Each line below should be quoted exactly, please.

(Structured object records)
▼▼▼

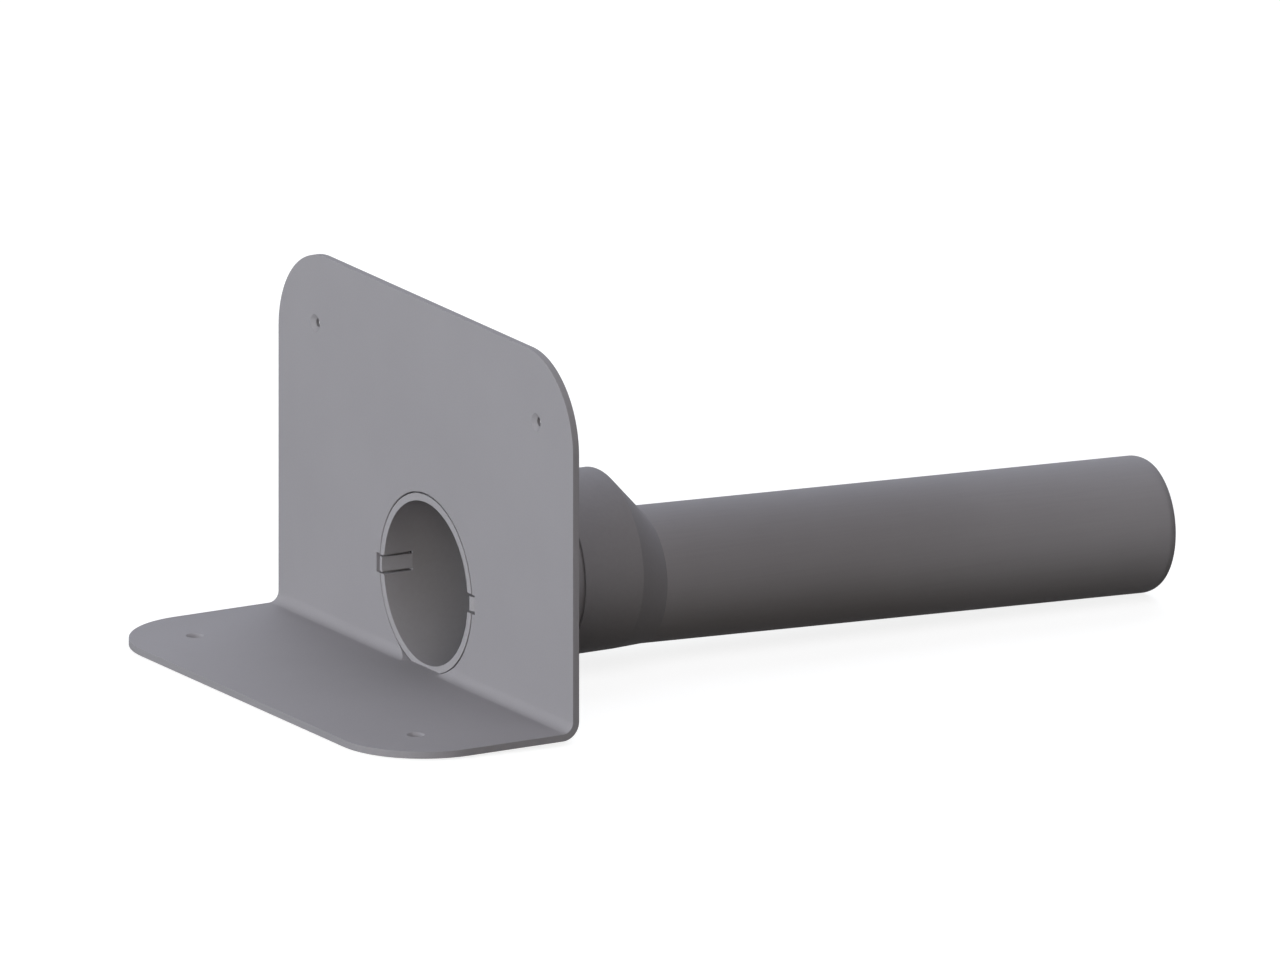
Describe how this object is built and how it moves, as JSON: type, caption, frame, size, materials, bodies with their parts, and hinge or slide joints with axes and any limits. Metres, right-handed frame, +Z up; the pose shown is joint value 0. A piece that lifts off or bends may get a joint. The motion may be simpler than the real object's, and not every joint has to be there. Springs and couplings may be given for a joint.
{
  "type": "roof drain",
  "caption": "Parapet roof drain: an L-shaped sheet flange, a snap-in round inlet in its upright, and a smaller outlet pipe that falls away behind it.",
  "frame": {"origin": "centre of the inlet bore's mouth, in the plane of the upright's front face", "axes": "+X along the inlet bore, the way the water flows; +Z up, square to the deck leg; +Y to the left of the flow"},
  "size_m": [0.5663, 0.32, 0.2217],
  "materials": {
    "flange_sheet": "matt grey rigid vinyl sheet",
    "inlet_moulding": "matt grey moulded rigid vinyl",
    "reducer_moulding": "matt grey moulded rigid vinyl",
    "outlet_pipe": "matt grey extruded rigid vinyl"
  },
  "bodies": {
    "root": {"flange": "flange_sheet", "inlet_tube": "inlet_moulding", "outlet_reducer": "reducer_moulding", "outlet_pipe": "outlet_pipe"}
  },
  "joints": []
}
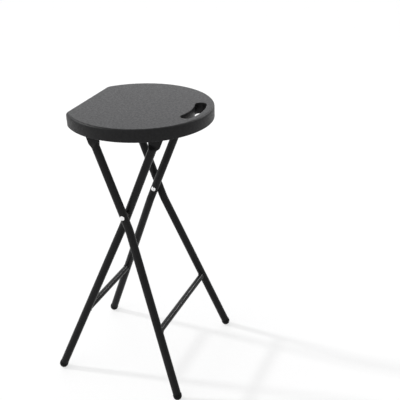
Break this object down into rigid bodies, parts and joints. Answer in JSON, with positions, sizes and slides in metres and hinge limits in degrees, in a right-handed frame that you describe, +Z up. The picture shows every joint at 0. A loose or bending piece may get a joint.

▲▲▲

* [TASK RESPONSE]
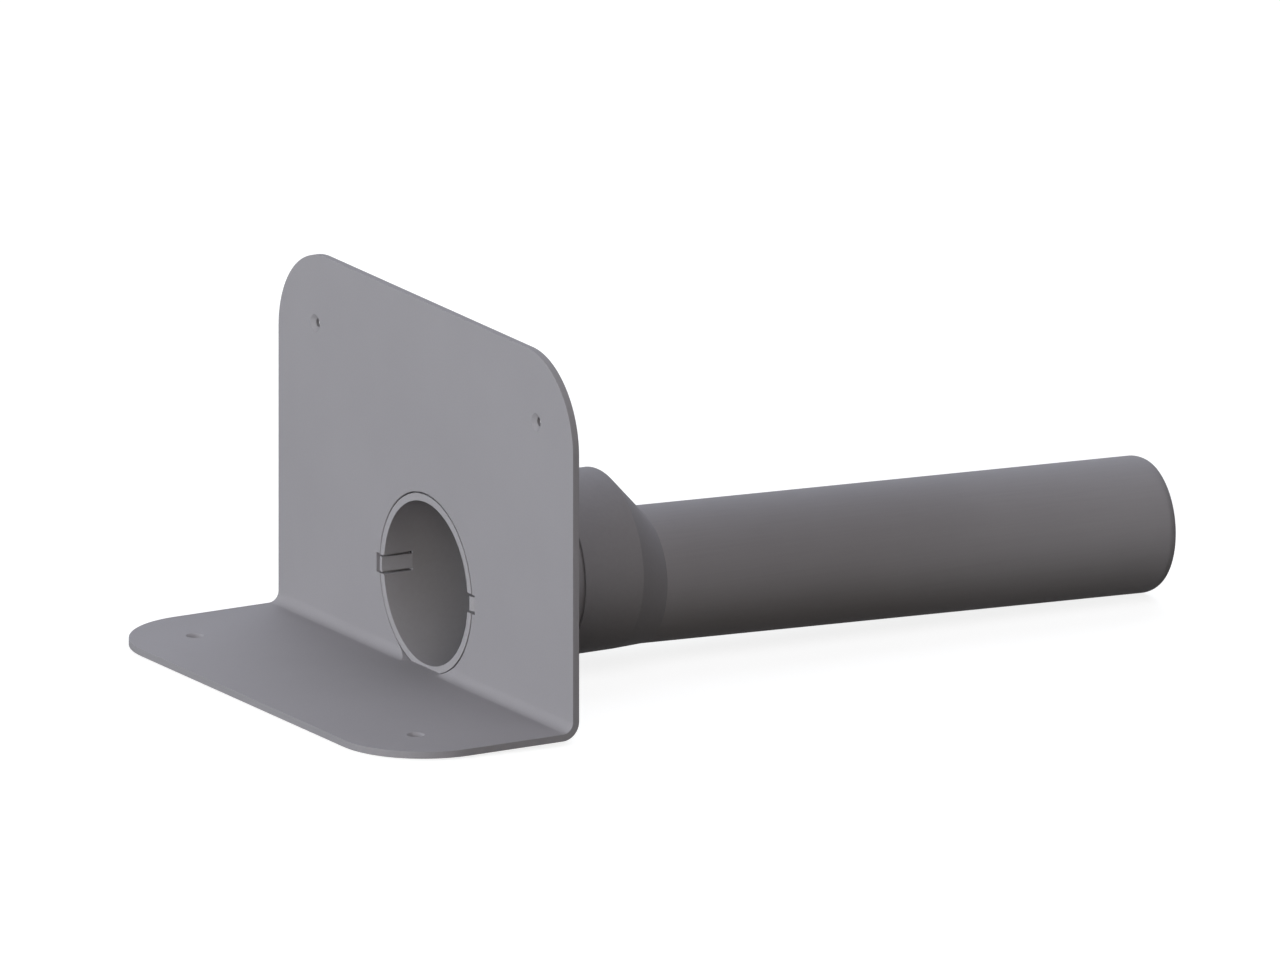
Describe how this object is built and how it moves, as JSON: type, caption, frame, size, materials, bodies with their parts, and hinge or slide joints with axes and any limits. Metres, right-handed frame, +Z up; the pose shown is joint value 0. A piece that lifts off or bends may get a joint. The motion may be simpler than the real object's, and not every joint has to be there. Springs and couplings may be given for a joint.
{
  "type": "roof drain",
  "caption": "Parapet roof drain: an L-shaped sheet flange, a snap-in round inlet in its upright, and a smaller outlet pipe that falls away behind it.",
  "frame": {"origin": "centre of the inlet bore's mouth, in the plane of the upright's front face", "axes": "+X along the inlet bore, the way the water flows; +Z up, square to the deck leg; +Y to the left of the flow"},
  "size_m": [0.5663, 0.32, 0.2217],
  "materials": {
    "flange_sheet": "matt grey rigid vinyl sheet",
    "inlet_moulding": "matt grey moulded rigid vinyl",
    "reducer_moulding": "matt grey moulded rigid vinyl",
    "outlet_pipe": "matt grey extruded rigid vinyl"
  },
  "bodies": {
    "root": {"flange": "flange_sheet", "inlet_tube": "inlet_moulding", "outlet_reducer": "reducer_moulding", "outlet_pipe": "outlet_pipe"}
  },
  "joints": []
}
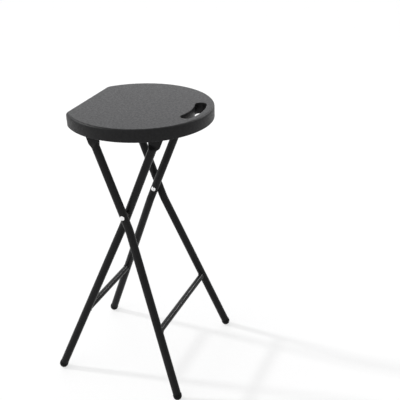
Break this object down into rigid bodies, parts and joints. Answer in JSON, with positions, sizes and slides in metres and hinge limits in degrees, in a right-handed frame that you describe, +Z up. The picture shows every joint at 0. A loose or bending piece may get a joint.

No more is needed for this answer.